First, an anonymous function to guard the rest of the code in this script within a closure.
(() => {
Configuration variables, mostly used for positioning.
const height = 480
const total_width = 960
const grid = 10
const margin = {
top: grid * 2,
right: grid,
bottom: grid,
left: grid
}
const width = total_width - margin.left - margin.right
const segment = height * 0.25
const size = segment * 0.5
Each raincloud plot consists of three distinct sections, and each section can be encapsulated in a separate function for the sake of clarity. Wrapping these into a single parent function makes it easier to render the whole thing in one shot, and it means the data only needs to be provided as a parameter once.
const raincloud = (selection, data) => {
selection
.call(curve, data)
.call(dots, data)
.call(boxplot, data)
}
Hold on! For the purposes of this demonstration, we’ll need to first generate some data points to plot. This step is a detour which probably won’t actually be necessary in a real-world scenario where the chart is plotting something useful.
const generate = (count = 800) => {
const spread = d3.randomUniform(10, 50)()
const center = d3.randomNormal(500, spread)()
const jitter = d3.randomUniform(10, 100)
const direction = () => Math.random() > 0.5 ? 1 : -1
const base = d3.randomNormal(center, spread)

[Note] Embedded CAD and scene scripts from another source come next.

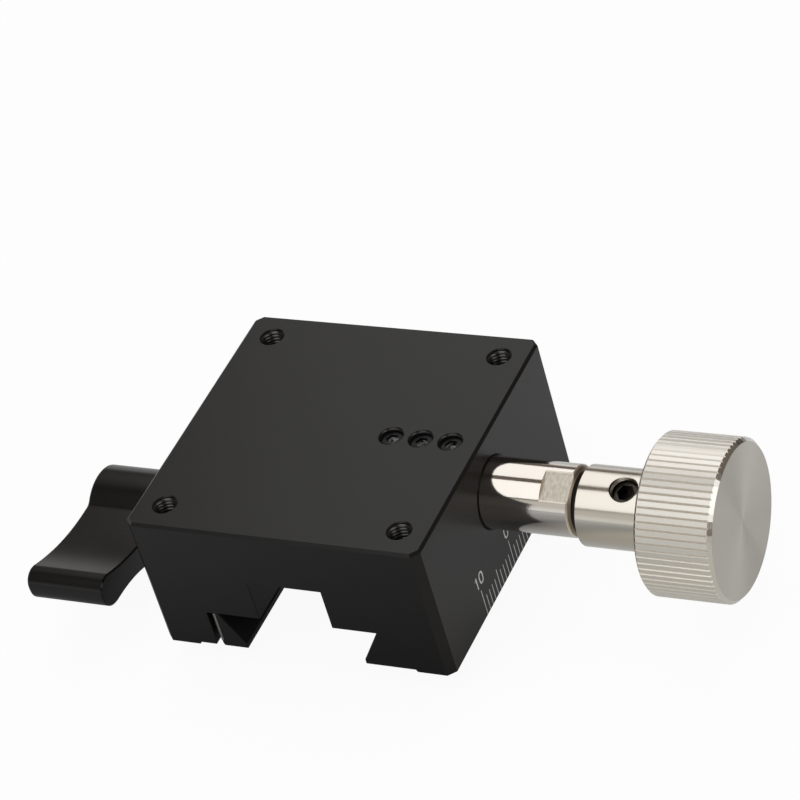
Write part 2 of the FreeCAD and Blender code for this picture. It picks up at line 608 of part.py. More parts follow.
def build_parts():
    washer_bore = SHAFT_RADIUS + WASHER_BORE_CLEARANCE
    parts = {
        "carriage_block": carriage_block(),
        "eccentric_sleeve": eccentric_sleeve(),
        "sleeve_bush_inner": bush(SLEEVE_START_X),
        "sleeve_bush_outer": bush(SLEEVE_END_X - BUSH_LENGTH),
        "pinion_shaft": pinion_shaft(),
        "thrust_washer_inner": x_ring(
            INNER_WASHER_RADIUS, washer_bore, GEAR_HALF_WIDTH, SLEEVE_START_X, SPINDLE_AXIS_Z,
        ),
        "thrust_washer_outer": x_ring(
            OUTER_WASHER_RADIUS, washer_bore, SLEEVE_END_X, HUB_FACE_X, SPINDLE_AXIS_Z,
        ),
        "knob": knob(),
        "knob_set_screw": knob_set_screw(),
        "lock_lever": lock_lever(),
        "lock_stud": lock_stud(),
        "clamp_tip": clamp_tip(),
        "lever_screw": lever_screw(),
        "lever_washer": x_ring(
            LEVER_WASHER_RADIUS, LEVER_WASHER_BORE, WASHER_FACE_X, RECESS_FLOOR_X, LEVER_AXIS_Z,
        ),
    }
    for name, x in zip(("inner", "middle", "outer"), SLEEVE_SCREW_XS):
        parts["sleeve_set_screw_" + name] = sleeve_set_screw(x)
    return parts


os.makedirs("parts", exist_ok=True)
for node, shape in build_parts().items():
    print(node, shape.isValid(), len(shape.Solids), round(shape.Volume, 2), shape.BoundBox)
    shape.exportStep("parts/" + node + ".step")
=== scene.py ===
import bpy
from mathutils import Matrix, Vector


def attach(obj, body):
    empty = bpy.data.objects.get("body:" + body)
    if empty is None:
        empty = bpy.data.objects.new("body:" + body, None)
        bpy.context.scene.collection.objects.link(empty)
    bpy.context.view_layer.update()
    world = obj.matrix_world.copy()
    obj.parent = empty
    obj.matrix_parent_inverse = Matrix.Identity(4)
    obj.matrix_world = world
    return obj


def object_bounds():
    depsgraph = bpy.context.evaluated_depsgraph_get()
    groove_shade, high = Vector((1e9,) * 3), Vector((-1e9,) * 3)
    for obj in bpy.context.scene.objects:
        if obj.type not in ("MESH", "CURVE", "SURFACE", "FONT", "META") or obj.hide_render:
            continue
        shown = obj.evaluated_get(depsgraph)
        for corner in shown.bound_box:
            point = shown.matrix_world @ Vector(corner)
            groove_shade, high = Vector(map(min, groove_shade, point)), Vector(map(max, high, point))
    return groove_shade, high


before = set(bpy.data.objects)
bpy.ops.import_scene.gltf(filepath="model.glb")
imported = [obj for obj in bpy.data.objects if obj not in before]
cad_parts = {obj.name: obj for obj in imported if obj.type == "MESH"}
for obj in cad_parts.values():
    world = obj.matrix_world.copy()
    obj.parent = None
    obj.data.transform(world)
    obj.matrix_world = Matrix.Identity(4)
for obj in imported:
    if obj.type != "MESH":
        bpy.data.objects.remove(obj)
LOADED_BOX = [list(corner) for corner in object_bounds()]

import logging
import math
from dataclasses import dataclass, field
from enum import Enum

import bpy
import numpy as np
from mathutils import Matrix, Vector

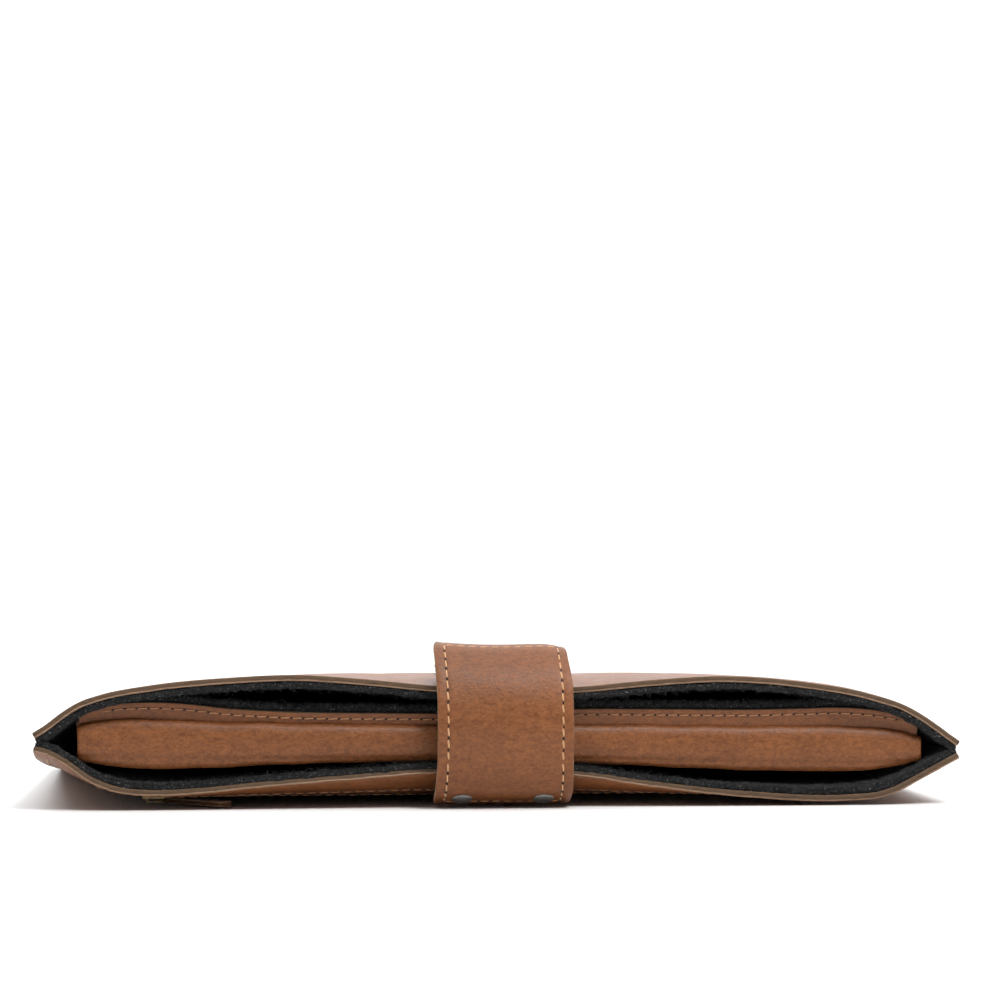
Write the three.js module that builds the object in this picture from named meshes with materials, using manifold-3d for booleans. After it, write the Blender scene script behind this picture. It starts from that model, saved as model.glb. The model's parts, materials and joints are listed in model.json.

const random = () => Math.round(base() + jitter() * direction())
const data = Array.from({length: count})
.fill(null)
.map(random)
.sort(d3.ascending)
return data
}
To plot the curve section, first group values into a histogram and then bind it to a path drawn with d3.area()
or d3.line()
.
const curve = (selection, data) => {
const histogram = d3.histogram()
.thresholds(20)
(data)
.map(bin => bin.length)
const x = d3.scaleLinear()
.domain([0, histogram.length])
.range([0, width])
const y = d3.scaleLinear()
.domain([0, d3.max(histogram)])
.range([size, 0])
const area = d3.area()
.y0(y)
.y1(size)
.x((d, i) => x(i))
.curve(d3.curveBasis)
selection.append('g')
.classed('curve', true)
.datum(histogram)
.append('path')
.attr('d', area)
}
The box plot section is graphically simple but can be tedious to draw because you need to carefully juggle a bunch of line segments. For this step d3.quantile
does most of the heavy lifting.
const boxplot = (selection, data) => {
const bar = grid
const x = d3.scaleLinear()
.domain(d3.extent(data))
.range([0, width])
const plot = selection
.append('g')
.classed('boxplot', true)
.attr('transform', `translate(0,${segment * 0.75 - grid})`)
plot
.append('line')
.attr('x1', x(d3.quantile(data, 0.5)))
.attr('x2', x(d3.quantile(data, 0.5)))
.attr('y1', 0)
.attr('y2', bar)
plot
.append('line')
.attr('x1', x(d3.quantile(data, 0.1)))
.attr('x2', x(d3.quantile(data, 0.25)))
.attr('y1', bar * 0.5)
.attr('y2', bar * 0.5)
plot
.append('line')
.attr('x1', x(d3.quantile(data, 0.9)))
.attr('x2', x(d3.quantile(data, 0.75)))
.attr('y1', bar * 0.5)
.attr('y2', bar * 0.5)
plot.append('rect')
.attr('x', x(d3.quantile(data, 0.25)))
.attr('y', 0)
.attr('height', bar)
.attr('width', x(d3.quantile(data, 0.75)) - x(d3.quantile(data, 0.25)))
}
The raw data section plots the data according to the primary quantitative axis; the second value can be randomized, or else the points can be stacked ordinally. The DOM API can be a performance bottleneck if there’s a very large number of data points, in which case it may be worthwhile to try rendering this part using the canvas
element.
const dots = (selection, data) => {
const x = d3.scaleLinear()
.domain(d3.extent(data))
.range([0, width])
selection
.append('g')
.classed('dots', true)
.attr('transform', `translate(0,${segment * 0.5 + grid})`)
.selectAll('circle')
.data(data)
.enter()
.append('circle')
.attr('r', 2)
.attr('cx', x)
.attr('cy', () => Math.random() * size * 0.5)
}
A small helper function to add the SVG and complete the initial DOM setup.
const dom = selection => {
selection
.append('svg')
.attr('height', height)
.attr('width', width)
}
Set up the SVG and run the raincloud plot function several times.
const svg = d3.select('main')
.call(dom)
.select('svg')
for (let i = 0; i < 4; i++) {
svg
.append('g')
.classed('raincloud', true)
.attr('transform', `translate(${margin.left},${i * segment + margin.top})`)
.call(raincloud, generate())
}
Close the anonymous function opened at the very beginning.
})()
That’s it! Enjoy your raincloud plots!